→ **Prompt**: Copy exactly the block of lines between the one containing "const hydrangea = new THREE.Group();" and the one containing "obj.parent = empty", inclusive.

→ **Dataset section**:
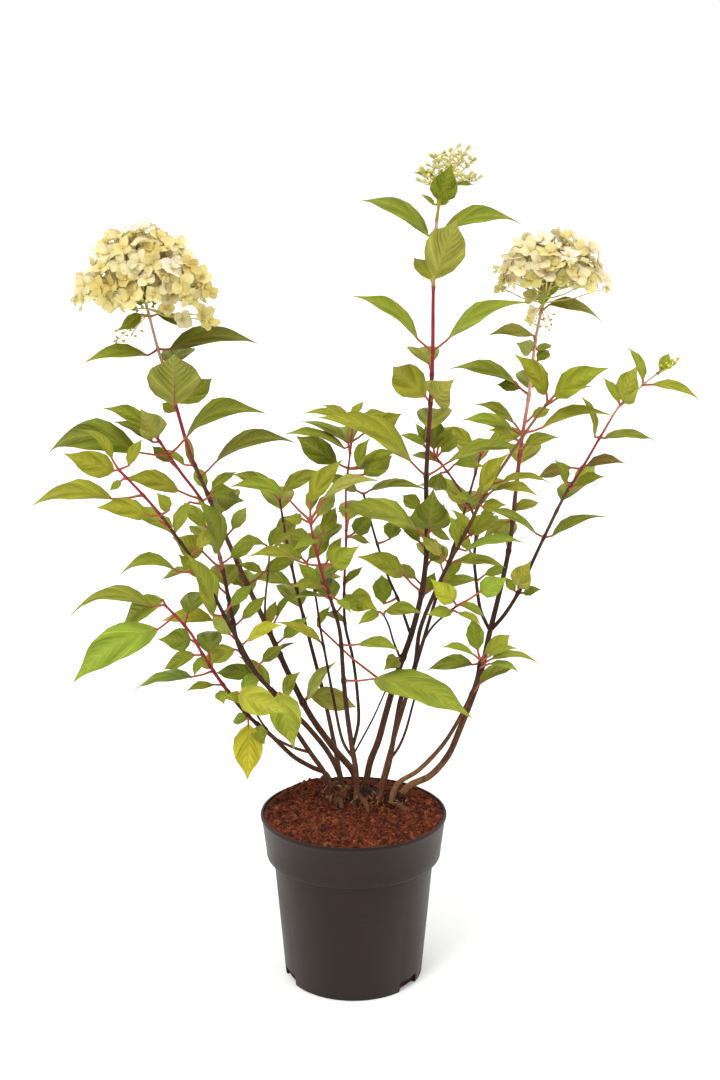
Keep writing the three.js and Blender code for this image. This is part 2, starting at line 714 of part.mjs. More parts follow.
// A slim bud: a spindle from its root on a branch, thickest near its tip.
function slimBud(root, tip) {
  const along = tip.clone().sub(root);
  const turn = new THREE.Quaternion().setFromUnitVectors(up, along.clone().normalize());
  const points = [root, tip];
  for (let k = 0; k < bud.sides; k += 1) {
    const angle = (k / bud.sides) * 2 * Math.PI;
    points.push(new THREE.Vector3(Math.cos(angle), Math.sin(angle), 0)
      .multiplyScalar(bud.radius)
      .applyQuaternion(turn)
      .add(root.clone().addScaledVector(along, bud.thickest)));
  }
  const faces = [];
  for (let k = 0; k < bud.sides; k += 1) {
    const a = 2 + k;
    const b = 2 + ((k + 1) % bud.sides);
    faces.push([0, b, a], [1, a, b]);
  }
  return solidFromFaces(points, faces);
}

// A bunch of buds that spread from along the end of a branch.
function budTuft(from, centre, count) {
  const solids = [rod(new THREE.LineCurve3(from, centre), 1, 3, 1, 0.9)];
  for (let k = 0; k < count; k += 1) {
    const angle = k * goldenAngle;
    const share = (k + 0.5) / count;
    const root = from.clone().lerp(centre, 0.45 + 0.52 * share);
    const spread = bud.length * (1 - 0.45 * share);
    const tip = root.clone().add(new THREE.Vector3(
      Math.cos(angle) * spread,
      Math.sin(angle) * spread,
      bud.length * (0.55 + 0.5 * share),
    ));
    solids.push(slimBud(root, tip));
  }
  return solids;
}

// A floret in one piece: four cupped sepals in one plate on a four-sided pedicel from its root.
function floretSolid(root, centre, facing, spin, size) {
  const turn = new THREE.Quaternion().setFromUnitVectors(up, facing);
  const radius = floret.radius * size;
  const around = (middle, reach, angle, height) => new THREE.Vector3(
    Math.cos(angle) * reach,
    Math.sin(angle) * reach,
    height,
  ).applyQuaternion(turn).add(middle);
  const points = [around(centre, 0, 0, floret.thickness / 2)];
  const faces = [];
  const shoulder = THREE.MathUtils.degToRad(floret.halfSepalTurn);
  for (let k = 0; k < 4; k += 1) {
    const angle = spin + (k * Math.PI) / 2;
    const cup = floret.cup[k % 2] * radius;
    const pedicel = floret.pedicelRadius;
    points.push(
      around(centre, radius, angle - shoulder, cup),
      around(centre, radius, angle + shoulder, cup),
      around(centre, radius * floret.cut, angle + Math.PI / 4, 0.4),
      around(centre, pedicel, angle + Math.PI / 4, -floret.thickness / 2),
      around(root, pedicel, angle + Math.PI / 4, 0),
    );
    const before = (k + 3) % 4;
    const [left, right, cut, ring, foot] = [1, 2, 3, 4, 5].map((step) => 5 * k + step);
    const [cutBefore, ringBefore, footBefore] = [3, 4, 5].map((step) => 5 * before + step);
    faces.push([0, cutBefore, left], [0, left, right], [0, right, cut]);
    faces.push([ringBefore, left, cutBefore], [ringBefore, right, left]);
    faces.push([ringBefore, ring, right], [ring, cut, right]);
    faces.push([ringBefore, footBefore, foot], [ringBefore, foot, ring]);
  }
  faces.push([5, 15, 10], [5, 20, 15]);
  return solidFromFaces(points, faces);
}

// The stalk of a head: it starts just above the cane's cut end and leaves in line with it.
function headStalk(cane, route) {
  const { point, tangent } = caneTops[cane];
  const start = [gap, 4].map((rise) => point.clone().addScaledVector(tangent, rise));
  return new THREE.CatmullRomCurve3([...start, ...route.map(seen)], false, 'centripetal');
}

function flowerHead({ cane, route, dome, strays }) {
  const stalk = headStalk(cane, route);
  const core = stalk.getPoint(1);
  const solids = [rod(stalk, 4, 5, canes[cane].thick[1] / 2, 1.3)];
  const coreShape = new THREE.IcosahedronGeometry(1, 0)
    .scale(dome.radius * 0.5, dome.radius * 0.5, dome.height * 0.5)
    .translate(core.x, core.y, core.z + dome.height * 0.3);
  solids.push(solidFrom(coreShape));
  for (let k = 0; k < dome.florets; k += 1) {
    const polar = Math.acos(1 - (1 - Math.cos(dome.skirt)) * ((k + 0.5) / dome.florets));
    const angle = k * goldenAngle;
    const out = new THREE.Vector3(
      Math.sin(polar) * Math.cos(angle),
      Math.sin(polar) * Math.sin(angle),
      Math.cos(polar),
    );
    const depth = 1 - 0.1 * (k % 3);
    const width = dome.radius * (1 - dome.pinch * Math.sin(2 * polar));
    const place = core.clone().add(new THREE.Vector3(
      out.x * width * depth,
      out.y * width * depth,
      out.z * dome.height * depth,
    ));
    const facing = out.clone().add(new THREE.Vector3(0, 0, 0.25)).normalize();
    const root = core.clone().lerp(place, 0.3);
    solids.push(floretSolid(root, place, facing, k * 1.1, 0.94 + 0.06 * (k % 3)));
  }
  strays.forEach((place, k) => {
    const centre = seen(place);
    const root = stalk.getPointAt(0.35);
    const facing = centre.clone().sub(root).normalize()
      .add(new THREE.Vector3(0, -0.8, 0.3)).normalize();
    solids.push(floretSolid(root, centre, facing, 0.4 + k, 0.86));
  });
  return mainBody(Manifold.union(solids));
}

function headInBud({ cane, route, groups }) {
  const stalk = headStalk(cane, route);
  const solids = [rod(stalk, 4, 5, canes[cane].thick[1] / 2, 1)];
  groups.forEach(([x, z, y, count], order) => {
    const root = stalk.getPointAt(0.45 + 0.5 * (order / groups.length));
    solids.push(...budTuft(root, seen([x, z, y]), count));
  });
  return mainBody(Manifold.union(solids));
}

// A cane's centre line: straight up out of the crown, then along its route.
function caneCurve({ foot, route }) {
  const [x, y] = foot;
  const start = caneStart.map((z) => new THREE.Vector3(x, y, z));
  return new THREE.CatmullRomCurve3([...start, ...route.map(seen)], false, 'centripetal');
}

const caneTops = {};
const caneHoles = [];
const solids = {};
for (const [name, cane] of Object.entries(canes)) {
  const curve = caneCurve(cane);
  caneTops[name] = { point: curve.getPointAt(1), tangent: curve.getTangentAt(1) };
  const [footRadius, topRadius] = cane.thick.map((diameter) => diameter / 2 + gap);
  caneHoles.push(rod(curve, stemSteps(cane), caneSides, footRadius, topRadius, gap));
  const parts = stemSolids(curve, caneSides, cane);
  for (const shoot of cane.shoots) {
    const shootCurve = new THREE.CatmullRomCurve3(shoot.route.map(seen), false, 'centripetal');
    parts.push(...stemSolids(shootCurve, shootSides, shoot));
  }
  solids[name] = mainBody(Manifold.union(parts));
}
for (const [name, head] of Object.entries(heads)) {
  solids[name] = flowerHead(head);
}
solids.bud_head = headInBud(budHead);

// The crown, and with a little added all round the hollow that it fills in the peat.
function crownSolid(extra) {
  const parts = crown.knobs.map(([x, y, z, radiusX, radiusY, radiusZ]) => {
    const knob = new THREE.DodecahedronGeometry(1);
    const places = knob.attributes.position;
    for (let i = 0; i < places.count; i += 1) {
      const point = new THREE.Vector3().fromBufferAttribute(places, i).normalize();
      const swell = 1 + 0.09 * Math.sin(5 * point.x + x) * Math.cos(4 * point.y + 3 * point.z);
      places.setXYZ(
        i,
        point.x * (radiusX * swell + extra),
        point.y * (radiusY * swell + extra),
        point.z * (radiusZ * swell + extra),
      );
    }
    return solidFrom(knob.translate(x, y, z));
  });
  for (const route of crown.roots) {
    const curve = new THREE.CatmullRomCurve3(route.map((place) => new THREE.Vector3(...place)));
    const [startRadius, endRadius] = crown.rootRadii.map((radius) => radius + extra);
    parts.push(rod(curve, 3, 5, startRadius, endRadius, extra));
  }
  return Manifold.union(parts);
}

function ringShape(profile, sides) {
  const outline = profile.map(([radius, z]) => new THREE.Vector2(radius, z));
  return new THREE.LatheGeometry(outline, sides).rotateX(Math.PI / 2);
}

// Radius inside the pot at a height, below the collar's ledge and above it.
function innerRadius(z) {
  const ledgeTop = pot.collarFoot + pot.ledge;
  const [low, high, lowRadius, highRadius] = z < ledgeTop
    ? [0, pot.collarFoot, pot.footRadius, pot.neckRadius]
    : [ledgeTop, pot.height, pot.collarFootRadius + 1, pot.rimRadius - 1];
  return THREE.MathUtils.mapLinear(z, low, high, lowRadius, highRadius) - pot.wall;
}

// The three blocks that the notches cut out of the foot, grown on all sides by a margin.
function notchBlocks(margin) {
  return Manifold.union(notch.turns.map((turn) => {
    const block = new THREE.BoxGeometry(
      2 * (notch.deep + margin),
      notch.wide + 2 * margin,
      2 * (notch.high + margin),
    );
    block.translate(pot.footRadius, 0, 0).rotateZ(THREE.MathUtils.degToRad(turn));
    return solidFrom(block);
  }));
}

function potSolid() {
  const { rimRadius, collarFootRadius, neckRadius, footRadius, height, collarFoot, floor } = pot;
  const ledgeTop = collarFoot + pot.ledge;
  const ledgeFoot = ledgeTop - pot.ledge / 2;
  const outside = solidFrom(ringShape([
    [0, 0], [footRadius, 0], [neckRadius, collarFoot], [collarFootRadius, collarFoot + 1],
    [collarFootRadius + 0.6, ledgeTop], [rimRadius - pot.lipOver, height - 2 * pot.lip],
    [rimRadius, height - pot.lip], [rimRadius, height], [0, height],
  ], pot.sides));
  const inside = solidFrom(ringShape([
    [0, floor], [innerRadius(floor), floor], [innerRadius(ledgeFoot), ledgeFoot],
    [innerRadius(ledgeTop), ledgeTop], [innerRadius(height), height + 1], [0, height + 1],
  ], pot.sides));
  const drains = Manifold.union(notch.turns.map((turn) => {
    const drain = new THREE.CylinderGeometry(notch.hole / 2, notch.hole / 2, 20, 10);
    drain.rotateX(Math.PI / 2).translate(footRadius - notch.deep + 4, 0, notch.high);
    return solidFrom(drain.rotateZ(THREE.MathUtils.degToRad(turn)));
  }));
  const hollow = inside.subtract(notchBlocks(pot.wall));
  return outside.subtract(hollow).subtract(notchBlocks(0)).subtract(drains);
}

// Peat up to just under the rim: a low dome with a coarse, lumpy surface.
function peatSolid() {
  const { clearance, edgeHeight, middleHeight, grain, rings } = soil;
  const radiusAt = (z, less = 0) => innerRadius(z) - clearance - less;
  const dome = (share) => middleHeight - (middleHeight - edgeHeight) * share ** 3;
  const bottom = pot.floor + clearance;
  const ledgeTop = pot.collarFoot + pot.ledge;
  const belowLedge = ledgeTop - soil.ledgeDrop;
  const edge = radiusAt(edgeHeight);
  const shape = ringShape([
    [0, bottom], [radiusAt(pot.floor, 0.3), bottom], [radiusAt(belowLedge, 0.3), belowLedge],
    [radiusAt(ledgeTop, 0.6), ledgeTop + 1.5], [edge, edgeHeight],
    ...rings.map((share) => [edge * share, dome(share)]), [0, middleHeight],
  ], pot.sides);
  const places = shape.attributes.position;
  for (let i = 0; i < places.count; i += 1) {
    const x = places.getX(i);
    const y = places.getY(i);
    if (places.getZ(i) > edgeHeight + 0.1) {
      const broad = Math.sin(0.31 * x + 1.3) * Math.cos(0.27 * y);
      const fine = 0.6 * Math.sin(0.7 * y + 0.5 * x);
      places.setZ(i, places.getZ(i) + grain * (broad + fine));
    }
  }
  return solidFrom(shape).subtract(notchBlocks(pot.wall + clearance));
}

const holes = Manifold.union(caneHoles);
solids.crown = mainBody(crownSolid(0).subtract(holes));
solids.peat = mainBody(peatSolid().subtract(crownSolid(gap)).subtract(holes));
solids.pot = potSolid();

const finishes = {
  pot: { color: 0x463c3a, roughness: 0.55, metalness: 0 },
  peat: { color: 0x5a3222, roughness: 1, metalness: 0 },
  crown: { color: 0x8a6f50, roughness: 0.9, metalness: 0 },
  left_flower_head: { color: 0xe8e0a8, roughness: 0.8, metalness: 0 },
  right_flower_head: { color: 0xe6dab0, roughness: 0.8, metalness: 0 },
  bud_head: { color: 0xc8d07a, roughness: 0.8, metalness: 0 },
};
const foliage = { color: 0x7a8c38, roughness: 0.7, metalness: 0 };

const hydrangea = new THREE.Group();
for (const [name, solid] of Object.entries(solids)) {
  const finish = new THREE.MeshStandardMaterial(finishes[name] ?? foliage);
  const mesh = new THREE.Mesh(geometryFrom(solid), finish);
  mesh.name = name;
  hydrangea.add(mesh);
}

export default hydrangea;
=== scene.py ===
import math
import random

import bpy
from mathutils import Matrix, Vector, noise


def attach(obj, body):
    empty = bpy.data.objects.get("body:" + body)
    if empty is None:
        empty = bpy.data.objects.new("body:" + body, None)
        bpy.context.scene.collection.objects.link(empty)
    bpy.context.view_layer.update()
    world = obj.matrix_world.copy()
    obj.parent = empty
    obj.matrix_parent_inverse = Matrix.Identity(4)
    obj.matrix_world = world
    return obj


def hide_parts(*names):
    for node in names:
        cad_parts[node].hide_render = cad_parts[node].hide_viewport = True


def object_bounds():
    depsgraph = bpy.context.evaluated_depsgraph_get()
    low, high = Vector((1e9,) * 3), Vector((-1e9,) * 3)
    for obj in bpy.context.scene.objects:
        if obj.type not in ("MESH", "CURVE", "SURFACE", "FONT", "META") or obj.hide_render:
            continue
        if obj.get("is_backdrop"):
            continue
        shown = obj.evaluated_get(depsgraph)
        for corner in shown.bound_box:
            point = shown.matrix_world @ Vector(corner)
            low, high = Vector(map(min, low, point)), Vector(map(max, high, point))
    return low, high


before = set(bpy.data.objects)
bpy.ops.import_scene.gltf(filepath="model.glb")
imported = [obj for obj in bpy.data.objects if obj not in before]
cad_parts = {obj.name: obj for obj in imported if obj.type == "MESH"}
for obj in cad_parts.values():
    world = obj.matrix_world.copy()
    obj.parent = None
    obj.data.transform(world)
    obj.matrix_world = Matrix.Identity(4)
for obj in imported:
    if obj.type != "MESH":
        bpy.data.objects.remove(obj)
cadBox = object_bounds()
print("frame loaded:", len(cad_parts), "nodes")

# Lengths are written in millimetres and turned into metres where a mesh is made.
# Places on the plant are (x, z, y) as seen from the front: x and z where the line of sight
# crosses the plane y = 0, and y the real depth.
metre = 0.001
eye = Vector((6.6, -1500, 806))
upwards = Vector((0, 0, 1))
goldenTurn = math.pi * (3 - math.sqrt(5))


def seen(place):
    x, z, y = place
    reach = (y - eye.y) / -eye.y
    return Vector((eye.x + (x - eye.x) * reach, y, eye.z + (z - eye.z) * reach))


def sightHeight(point):
    return eye.z + (point.z - eye.z) * eye.y / (eye.y - point.y)


def mix(low, high, share):
    return low + (high - low) * share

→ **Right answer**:
const hydrangea = new THREE.Group();
for (const [name, solid] of Object.entries(solids)) {
  const finish = new THREE.MeshStandardMaterial(finishes[name] ?? foliage);
  const mesh = new THREE.Mesh(geometryFrom(solid), finish);
  mesh.name = name;
  hydrangea.add(mesh);
}

export default hydrangea;
=== scene.py ===
import math
import random

import bpy
from mathutils import Matrix, Vector, noise


def attach(obj, body):
    empty = bpy.data.objects.get("body:" + body)
    if empty is None:
        empty = bpy.data.objects.new("body:" + body, None)
        bpy.context.scene.collection.objects.link(empty)
    bpy.context.view_layer.update()
    world = obj.matrix_world.copy()
    obj.parent = empty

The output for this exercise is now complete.